The key to breaking the standoff may lie in South Korea. Despite the US’s great influence in South Korea’s policies, a South Korean president willing to engage with North Korea could make great advances in resolving the issue. Chung offers a pragmatic path towards achieving peace and presents a challenge to South Korea’s progressive movements.
His pragmatic approach involves greater inter-Korean exchange that would lead to Southern investment in the North, opening up the possibility of other foreign investment, thus paving the path towards normalization and eventually reunification. A South Korean administration with the will for exchange and cooperation with North Korea would have great potential in instilling a desire for peaceful reunification in South Korea. And it would be difficult for the US to justify blocking such process or desire.
Chung explains, “How do you justify shutting down ping pong or soccer tournaments or elementary school students visiting each other, or tourism to Mount Geumgang? The US can’t block that.” This would pave the way towards economic cooperation with the North offering great investment opportunities not only for the South but also for others around the world including the United States. “Capital goes wherever there is money. It’s the first ones that come in that make the money.”

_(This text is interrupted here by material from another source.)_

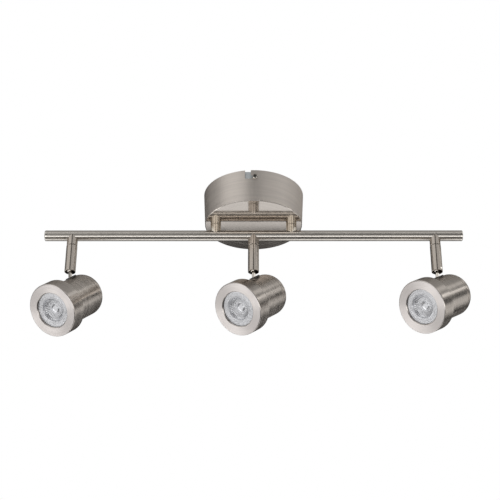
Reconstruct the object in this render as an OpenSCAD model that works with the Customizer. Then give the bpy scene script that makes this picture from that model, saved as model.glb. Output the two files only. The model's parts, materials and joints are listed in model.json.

When I ask that such vision appears to converge towards capitalism, even as the planet and its people are suffering from the contradictions of capitalism, Chung responds, “Well, the National Security Law[ref]The National Security Law is an anti-Communist law that makes statements or actions that appear to be pro-North Korea illegal. It has been used to justify widespread repression against movements opposing the government’s policies and actions.[/ref] will disappear and greater democracy would be realized. People wouldn’t simply be red-baited for criticizing or opposing the government. Just getting rid of that would be a huge boon for the progressive sector. Even if we say that North and South should be allowed to maintain their systems, if within South Korea there is a group of people saying we should go towards socialism, and they get elected, then towards socialism we will go.”